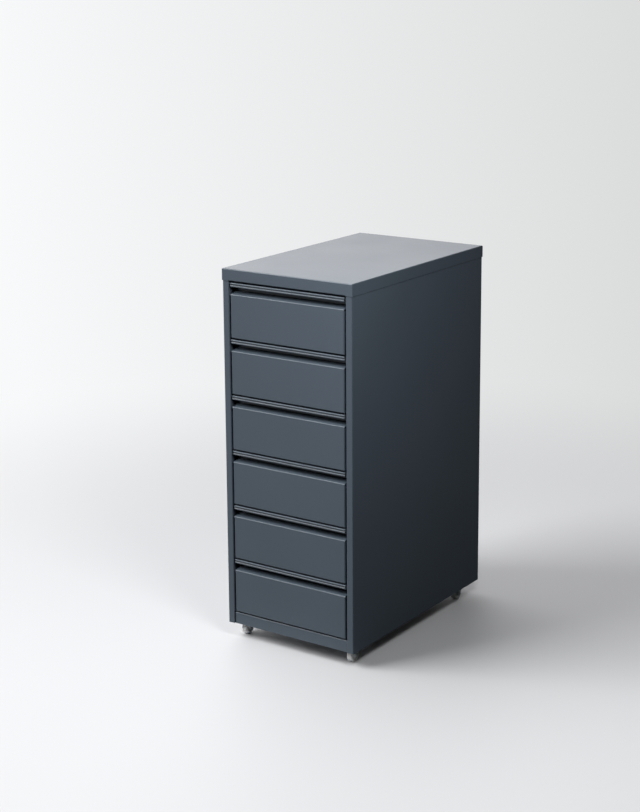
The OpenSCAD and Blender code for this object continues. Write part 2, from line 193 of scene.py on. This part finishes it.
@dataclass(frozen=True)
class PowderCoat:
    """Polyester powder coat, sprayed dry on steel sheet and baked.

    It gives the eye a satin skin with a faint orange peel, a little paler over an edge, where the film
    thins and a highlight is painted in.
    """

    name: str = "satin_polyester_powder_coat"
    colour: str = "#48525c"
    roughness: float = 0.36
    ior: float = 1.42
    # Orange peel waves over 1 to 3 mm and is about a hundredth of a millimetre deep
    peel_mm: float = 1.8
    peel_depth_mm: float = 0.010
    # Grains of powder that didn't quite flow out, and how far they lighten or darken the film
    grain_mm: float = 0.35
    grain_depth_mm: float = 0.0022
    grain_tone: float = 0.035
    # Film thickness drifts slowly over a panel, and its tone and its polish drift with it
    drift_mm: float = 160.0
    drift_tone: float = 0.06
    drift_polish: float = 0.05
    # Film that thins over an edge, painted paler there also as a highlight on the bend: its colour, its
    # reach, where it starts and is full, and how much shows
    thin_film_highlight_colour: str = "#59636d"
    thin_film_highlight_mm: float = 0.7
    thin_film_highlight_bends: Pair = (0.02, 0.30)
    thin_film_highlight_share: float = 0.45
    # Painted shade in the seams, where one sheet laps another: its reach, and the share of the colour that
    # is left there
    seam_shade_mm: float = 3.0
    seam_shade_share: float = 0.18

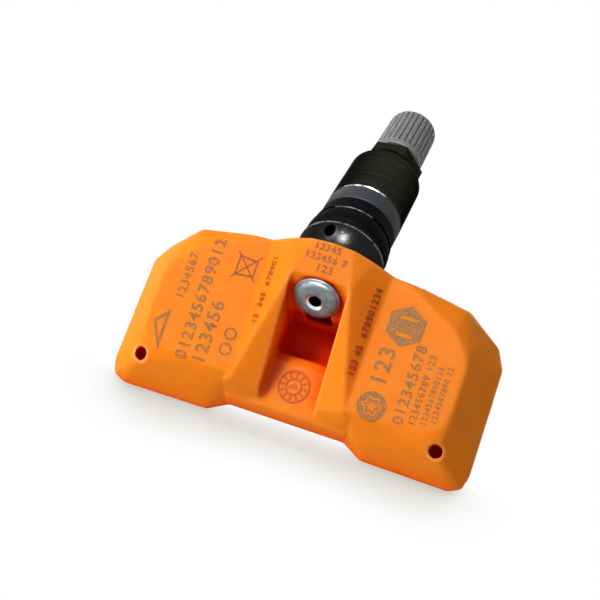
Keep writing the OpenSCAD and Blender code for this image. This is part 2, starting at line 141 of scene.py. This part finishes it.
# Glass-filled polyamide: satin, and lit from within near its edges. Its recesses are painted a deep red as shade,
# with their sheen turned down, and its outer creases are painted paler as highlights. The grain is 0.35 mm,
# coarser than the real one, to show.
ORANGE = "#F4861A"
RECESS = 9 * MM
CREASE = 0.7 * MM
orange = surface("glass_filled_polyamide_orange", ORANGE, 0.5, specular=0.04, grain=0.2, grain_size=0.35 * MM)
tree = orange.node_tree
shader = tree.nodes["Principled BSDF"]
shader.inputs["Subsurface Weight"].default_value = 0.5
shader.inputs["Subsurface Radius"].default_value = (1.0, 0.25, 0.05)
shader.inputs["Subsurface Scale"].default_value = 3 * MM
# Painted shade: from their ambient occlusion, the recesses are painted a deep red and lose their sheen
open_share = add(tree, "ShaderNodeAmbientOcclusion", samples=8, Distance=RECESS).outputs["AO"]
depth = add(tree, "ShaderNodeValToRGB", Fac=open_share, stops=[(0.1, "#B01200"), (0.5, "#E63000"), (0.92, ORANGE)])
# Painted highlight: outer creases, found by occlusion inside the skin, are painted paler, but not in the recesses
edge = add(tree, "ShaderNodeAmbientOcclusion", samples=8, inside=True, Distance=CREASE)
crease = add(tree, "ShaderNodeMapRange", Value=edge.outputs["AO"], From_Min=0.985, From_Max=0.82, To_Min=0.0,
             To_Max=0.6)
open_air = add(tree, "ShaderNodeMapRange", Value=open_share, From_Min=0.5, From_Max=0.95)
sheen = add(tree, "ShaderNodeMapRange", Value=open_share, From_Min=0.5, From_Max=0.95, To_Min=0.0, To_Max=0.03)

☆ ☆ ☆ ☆

Search the data for the string "OpenSCAD". List each line that has it.

The OpenSCAD and Blender code for this object continues. Write part 2, from line 193 of scene.py on. This part finishes it.
Keep writing the OpenSCAD and Blender code for this image. This is part 2, starting at line 141 of scene.py. This part finishes it.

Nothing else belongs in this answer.